In reality, the US already has a far superior robotic system for taking out terrorist leaders—the Predator drone. It’s faster and smarter, causes less collateral damage, and doesn’t need to raid a biker bar to locate a cool pair of sunglasses. It just flies where it needs to go and bombs the shit out of it. Job done.

Humanoid robots are seen as the future, but for almost any specific task you can think of, a focused, simple design will work better. If I had to describe ASIMO in one word, I’d use "creepy." If I had a second word, I’d add "pointless." If you offered me an ASIMO in exchange for my Roomba, I’d turn you down, because Rosie can vacuum my entire apartment on her own in an hour, while Asimo just hobbles about like a bizarre sex puppet for an evil billionaire pedophile.

And if you do need a humanoid—well, humans are cheap. You can employ a fully grown one for about $7 an hour, and the smaller ones are even cheaper and still more functional than a Roomba. Why would any parent buy a $500 robot to scrub the floor when he could deploy one of his spawn to do the same in return for a few shiny quarters?

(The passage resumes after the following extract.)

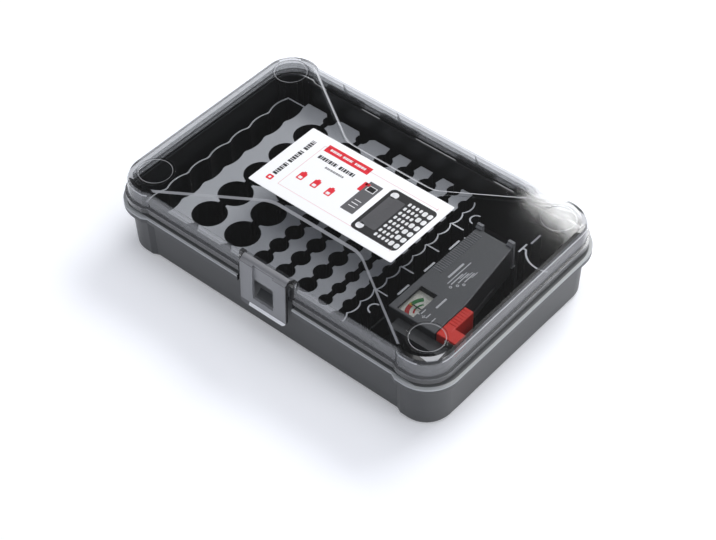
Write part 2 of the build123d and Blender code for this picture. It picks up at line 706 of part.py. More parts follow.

Of course, it’s hard to use your children as domestic slaves when you love them so much, but an increasing body of evidence suggests that we’re becoming emotionally attached to our robots, too, with soldiers in warzones even holding little funerals for their bomb-disposal comrades. As robots become more and more sophisticated and human-like, there are serious questions being posed about how we relate to them. In a world with fully functioning, ever-improving ASIMOs in every household, how long would it be before they were cited in divorce cases or supported by civil rights movements? Is a new servile race—albeit of machines—really the goal we want to aim for?

For all the talk of robots failing to live up to the promises of science fiction and futurology, they're a big part of our daily lives. They make many of our goods, clean our floors, monitor our oceans and skies, and explore the solar system on our behalf. Robotic technology is increasingly built into the cars we drive and vehicles we travel in. If you’ve ever flown in a commercial airliner, then you’ve probably been flown by a robot pilot, carrying you hundreds of miles while you sat in the back drinking warm plane beer and trying to figure out if the casserole in front of you is imitation chicken or imitation vegetable.

The irony here is that the robots we really need aren’t the ones we really want. Great robots are already becoming a reality, a growing part of our society and culture. But because they don’t have a stupid face and two legs, we don’t really give a shit about them. Instead, we’re convinced that what we want is some overly complicated Schwarzenegger-bot, even though the inevitable result—other than a whole new category of internet porn—will be a slave race with a murderous hatred of humans. Human beings are still far too intelligent for a machine to emulate. But it turns out that’s still pretty fucking stupid.